In the above simulation code we used the model compiled in the beginning of the script ,"Orbital" and then performed three simulations. One for the first phase, one for the second phase and finally an extra simulation for verification. In between the simulations we added the calculated rocket burns to the velocities and also retrieved the result.

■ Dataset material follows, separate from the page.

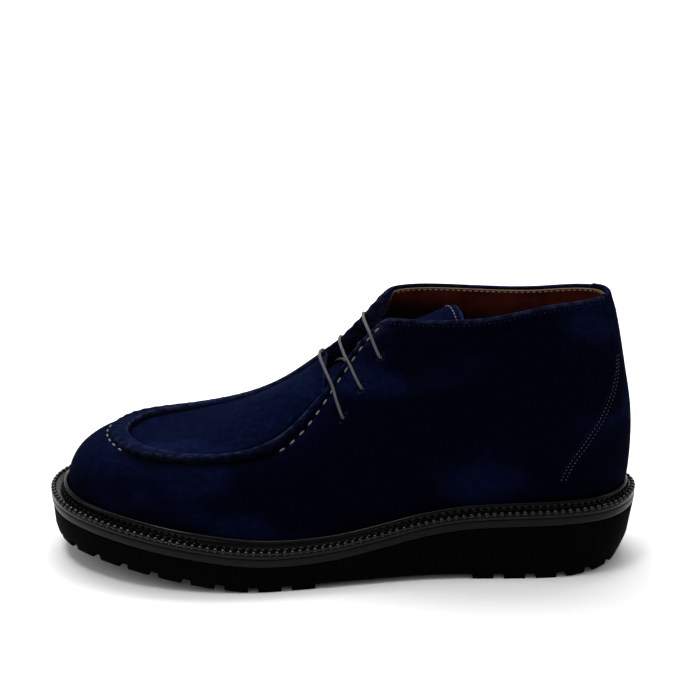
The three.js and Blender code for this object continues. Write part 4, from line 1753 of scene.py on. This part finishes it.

Next, we set up the figure where we plot the the initial and target orbit together with the earth and the satellite trajectory. We also plot the rocket burns.

# Plot Earth
r = 1.0
xE = r*N.cos(N.linspace(0,2*N.pi,200))
yE = r*N.sin(N.linspace(0,2*N.pi,200))
plt.plot(xE,yE,label="Earth")

# Plot Orbits
r = res.final("rStart")
xS = r*N.cos(N.linspace(0,2*N.pi,200))
yS = r*N.sin(N.linspace(0,2*N.pi,200))
plt.plot(xS,yS,label="Low Orbit")

r = res.final("rFinal")
xSE = r*N.cos(N.linspace(0,2*N.pi,200))
ySE = r*N.sin(N.linspace(0,2*N.pi,200))
plt.plot(xSE,ySE,label="High Orbit")
        
# Plot Satellite trajectory
x_sim=N.hstack((N.hstack((x_phase_1,x_phase_2)),x_phase_3))
y_sim=N.hstack((N.hstack((y_phase_1,y_phase_2)),y_phase_3))

plt.plot(x_sim,y_sim,"-",label="Satellite")
        
# Plot Rocket Burns
plt.arrow(x_phase_1[-1],y_phase_1[-1],0.5*dx1,0.5*dy1, width=0.01,label="dv1")
plt.arrow(x_phase_2[-1],y_phase_2[-1],0.5*dx2,0.5*dy2, width=0.01,label="dv2")
        
plt.legend()
plt.show()

In Figure 7.16, “Hohmann Transfer” the result is visualized. The arrows represents the rocket burns.

Figure 7.16. Hohmann Transfer

Hohmann Transfer

7.3. Limitations

Current limitations for the PseudoSpectral methods include,

  • Final time or start time cannot be explicitly in the cost function. Although states of final time /start time can be used.

  • No path constraints. However variable bounds can be used.

  • Only explicit ordinary differential equations.

  • Still under development and not extensively tested, consider using JMUModel.optimize as a first choice.

  • No support for scaling.

  • Parameters cannot be set after compilation.